If we and your opponent cannot agree the amount, the court will decide how much you can recover. If the amount agreed or allowed by the court does not cover all our basic charges and our expenses and disbursements, then you pay the difference.”
The Defendant argued that, since it provided a costs estimate of £2,500 plus VAT to the Claimant within the Engagement Letter, s74(3) of the Solicitors Act 1974 did not apply because, in accordance with CPR 46.9(2), the Claimant had "expressly permitted" the Defendant to charge more than could be recovered from the driver's motor insurer.
The Claimant argued that CPR 46.9(2) requires informed consent from the Claimant which the Defendant had not satisfied because the Defendant did not inform the Claimant that recoverable costs from the driver's motor insurer were capped at £500 plus VAT.

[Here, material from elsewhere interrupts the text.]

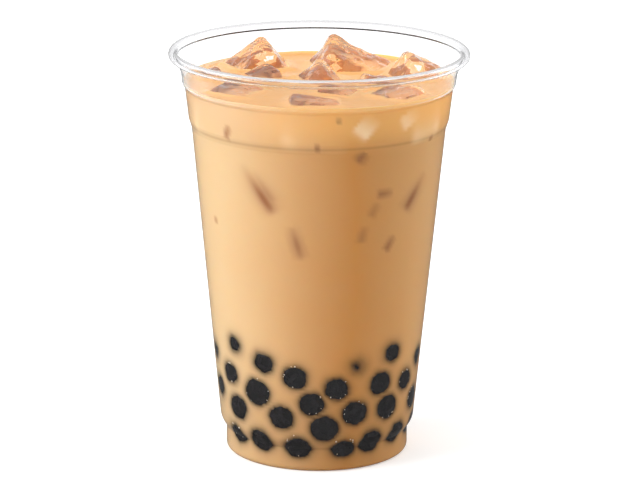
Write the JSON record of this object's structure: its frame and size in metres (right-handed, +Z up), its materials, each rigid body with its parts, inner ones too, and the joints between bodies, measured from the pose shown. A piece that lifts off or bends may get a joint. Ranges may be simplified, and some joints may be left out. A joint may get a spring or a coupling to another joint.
{
  "type": "bubble tea",
  "caption": "Clear takeaway cup of iced milk tea with a stacking shoulder, a base band and a curled rim, ice blocks standing out of the tea, and no lid.",
  "frame": {"origin": "on the cup's axis, at the level of the foot ring that it stands on", "axes": "+Z up along the cup's axis, -Y to the front, +X to the right as seen from the front"},
  "size_m": [0.098, 0.098, 0.1345],
  "materials": {
    "clear_plastic": "clear, smooth, vacuum formed",
    "tea": "opaque wet milk tea",
    "ice": "clear melting ice"
  },
  "bodies": {
    "root": {"cup": "clear_plastic", "milk_tea": "tea", "ice_back_right": "ice", "ice_back_left": "ice", "ice_middle": "ice", "ice_right": "ice", "ice_left": "ice", "ice_middle_right": "ice", "ice_far_left": "ice", "ice_front_left": "ice", "ice_front": "ice", "ice_front_middle": "ice", "ice_front_right": "ice"}
  },
  "joints": []
}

The Court found in the Claimant's favour.
Lavender J held that CPR 46.9(2) requires informed consent (paragraph 70):
"A solicitor who wishes to rely on CPR 46.9(2) must not only point to a written agreement which meets the requirements of the rule, as the Defendant did, but must also show that his client gave informed consent to that agreement insofar as it permitted payment to the solicitor of an amount of costs greater than that which the client could have recovered from another party to the proceedings. For this purpose, the solicitor must show that he made sufficient disclosure to the client."
The judge further held that the Defendant did not provide sufficient disclosure because the Defendant did not tell the Claimant what the likely recoverable (fixed) costs from the driver's motor insurer would be.

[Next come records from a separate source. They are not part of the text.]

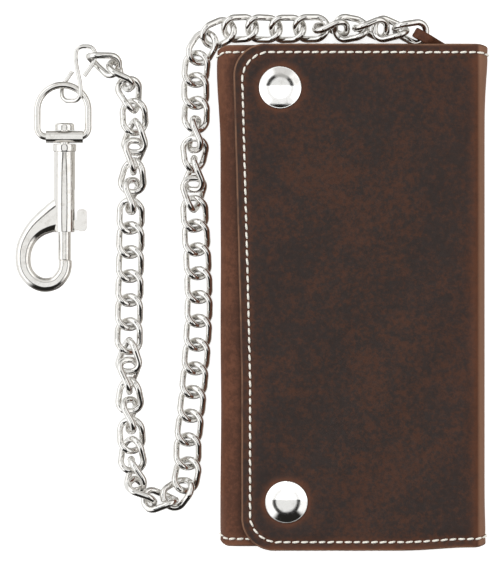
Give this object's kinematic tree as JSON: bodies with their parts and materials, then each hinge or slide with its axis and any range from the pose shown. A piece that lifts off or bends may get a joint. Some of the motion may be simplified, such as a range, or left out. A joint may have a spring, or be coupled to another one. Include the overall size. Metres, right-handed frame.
{
  "type": "chain wallet",
  "caption": "Long folding leather wallet with a snap-down cover, inner card and note pockets, a zip purse, and a curb chain ending in an S-hook and swivel bolt snap.",
  "frame": {"origin": "middle of the flat back face of the closed wallet", "axes": "+X towards the spine fold, +Y along the wallet towards the chain end, +Z out through the cover"},
  "size_m": [0.1653, 0.1888, 0.0226],
  "materials": {
    "leather": "satin",
    "fold_leather": "satin",
    "lining": "matte",
    "tape": "matte",
    "zip_metal": "satin",
    "snap_metal": "polished",
    "chain_metal": "polished",
    "clip_metal": "polished",
    "spring_steel": "satin"
  },
  "bodies": {
    "back": {"back_leather": "leather", "back_lining": "lining", "note_divider": "lining", "note_pocket": "lining", "purse_back": "lining", "purse_front": "lining", "zip_tape": "tape", "zip_teeth": "zip_metal", "chain_tab": "leather", "left_fold": "fold_leather", "spine_lower_bend": "fold_leather"},
    "spine": {"spine_leather": "leather", "spine_upper_bend": "fold_leather"},
    "cover": {"cover_leather": "leather", "cover_lining": "lining", "cover_note_pocket": "lining", "card_slot_back": "lining", "card_slot_middle": "lining", "card_slot_front": "lining", "snap_caps": "snap_metal", "snap_sockets": "snap_metal"},
    "flap": {"flap_leather": "leather", "flap_lining": "lining", "snap_studs": "snap_metal", "snap_posts": "snap_metal"},
    "slider": {"zip_slider": "zip_metal"},
    "puller": {"zip_puller": "zip_metal"},
    "chain_top": {"chain_top": "chain_metal"},
    "chain_right": {"chain_right": "chain_metal"},
    "chain_turn": {"chain_turn": "chain_metal"},
    "chain_left_lower": {"chain_left_lower": "chain_metal"},
    "chain_left_upper": {"chain_left_upper": "chain_metal"},
    "chain_end": {"chain_end": "chain_metal"},
    "s_hook": {"s_hook": "chain_metal"},
    "swivel_eye": {"swivel_eye": "clip_metal"},
    "snap": {"snap_body": "clip_metal", "swivel_rivet": "clip_metal", "bolt_spring": "spring_steel"},
    "bolt": {"snap_bolt": "clip_metal"}
  },
  "joints": [
    {"name": "spine_hinge", "type": "hinge", "parent": "back", "child": "spine", "pos_m": [0.04472, 0, 0.00178], "axis": [0, 1, 0], "range_deg": [0, 90], "deforming": ["spine_lower_bend"]},
    {"name": "cover_hinge", "type": "hinge", "parent": "spine", "child": "cover", "pos_m": [0.04472, 0, 0.01822], "axis": [0, 1, 0], "range_deg": [0, 90], "deforming": ["spine_upper_bend"]},
    {"name": "flap_hinge", "type": "hinge", "parent": "back", "child": "flap", "pos_m": [-0.0465, 0, 0.0073], "axis": [0, 1, 0], "range_deg": [-115.2, 0], "deforming": ["left_fold"]},
    {"name": "zip_slide", "type": "slide", "parent": "back", "child": "slider", "axis": [0, 1, 0], "range_m": [-0.118, 0]},
    {"name": "puller_hinge", "type": "hinge", "parent": "slider", "child": "puller", "pos_m": [0.008, 0.061, 0.0097], "axis": [-1, 0, 0], "range_deg": [0, 10]},
    {"name": "chain_top_hinge", "type": "hinge", "parent": "back", "child": "chain_top", "pos_m": [0.0228, 0.0926, 0.0052], "axis": [0, 0, 1], "range_deg": [-25, 0]},
    {"name": "chain_right_hinge", "type": "hinge", "parent": "chain_top", "child": "chain_right", "pos_m": [-0.0553, 0.0762, 0.0032], "axis": [0, 0, 1], "range_deg": [-25, 0]},
    {"name": "chain_turn_hinge", "type": "hinge", "parent": "chain_right", "child": "chain_turn", "pos_m": [-0.0579, -0.0509, 0.003], "axis": [0, 0, 1], "range_deg": [0, 25]},
    {"name": "chain_left_lower_hinge", "type": "hinge", "parent": "chain_turn", "child": "chain_left_lower", "pos_m": [-0.0774, -0.0598, 0.0054], "axis": [0, 0, 1], "range_deg": [0, 25]},
    {"name": "chain_left_upper_hinge", "type": "hinge", "parent": "chain_left_lower", "child": "chain_left_upper", "pos_m": [-0.0788, -0.0016, 0.0031], "axis": [0, 0, 1], "range_deg": [0, 20]},
    {"name": "chain_end_hinge", "type": "hinge", "parent": "chain_left_upper", "child": "chain_end", "pos_m": [-0.077, 0.0596, 0.005], "axis": [0, 0, 1], "range_deg": [-25, 0]},
    {"name": "s_hook_hinge", "type": "hinge", "parent": "chain_end", "child": "s_hook", "pos_m": [-0.0926, 0.0842, 0.0056], "axis": [0, 0, 1], "range_deg": [-20, 0]},
    {"name": "swivel_eye_hinge", "type": "hinge", "parent": "s_hook", "child": "swivel_eye", "pos_m": [-0.1005, 0.0736, 0.0038], "axis": [0, 0, 1], "range_deg": [-20, 0]},
    {"name": "swivel", "type": "hinge", "parent": "swivel_eye", "child": "snap", "pos_m": [-0.1017, 0.0561, 0.00375], "axis": [0, 1, 0], "continuous": true},
    {"name": "bolt_slide", "type": "slide", "parent": "snap", "child": "bolt", "axis": [0, 1, 0], "range_m": [0, 0.0095], "stiffness_N_per_m": 300, "deforming": ["bolt_spring"]}
  ],
  "couplings": [
    {"joint": "cover_hinge", "follows": "spine_hinge", "ratio": 1},
    {"joint": "flap_hinge", "follows": "spine_hinge", "ratio": -1.28}
  ]
}
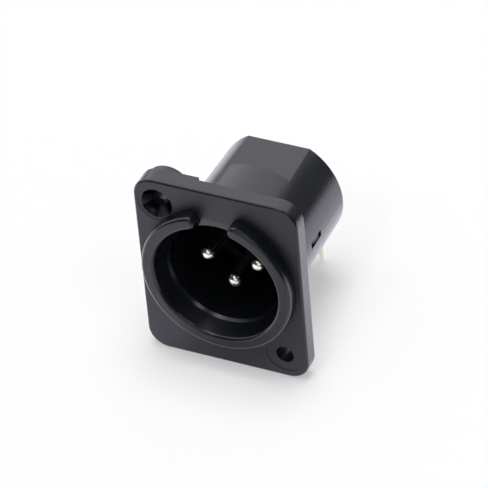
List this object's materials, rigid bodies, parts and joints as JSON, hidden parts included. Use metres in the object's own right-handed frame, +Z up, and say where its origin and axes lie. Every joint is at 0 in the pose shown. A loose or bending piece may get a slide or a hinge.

The judge held that the Defendant ought to have specifically informed the Claimant that, while the costs estimate they provided was in the sum of £2,500 plus VAT, she might only recover £500 or £550 plus VAT from the driver's motor insurance (depending on which protocol applied at the time of settlement – see Table 6 & Table 6B at CPR 45.18).
Therefore, Lavender J held that informed consent was not given and, therefore , the Defendant could not rely on CPR 46.9(2) to charge the Claimant (and deduct from her damages) the £385.50 fee.
The combined legal fees of this appeal involving two QCs amounted to £87,715.33 (which Lavender J pointed out is 225 times the amount of the £385.50 originally at issue) and the important issues involved are destined for hearing in the Court of Appeal.
It was emphasised that each case will turn on its own facts. The facts that, in this case, the Claimant was not told what the likely recoverable costs from the driver's insurers would be and Defendant could in theory have deducted an uncapped amount from the Claimant's damages leaving her with nothing, featured in the Judgment.
The hearing of any appeal is likely to include issues as to whether RTA Protocols are "proceedings" under section 73 Solicitors Act, whether fiduciary duties apply when a solicitor is offering terms of a retainer, whether CPR 46.9 (2) requires informed consent and, if so, what is required for informed consent to be given.
Solicitors will want to review their current (active and 'ready-on-the-shelf') retainers to ensure they are appropriately drafted.
It appears, where it is easily ascertainable, such as fixed-costs cases, an estimate of the likely recoverable costs from a prospective opponent(s) should be drafted into the retainer alongside an estimate of the solicitor's total likely costs and if appropriate a "cap" on the solicitor's fees (which is written into the agreement from the out-set and is not applied ad-hoc following the formation of the contract). Such a "cap" places an upper ceiling on the potential costs a solicitor can recover from their client which, in the majority of cases, should be easily understandable by a client because they will know their maximum potential exposure to their solicitor for their costs.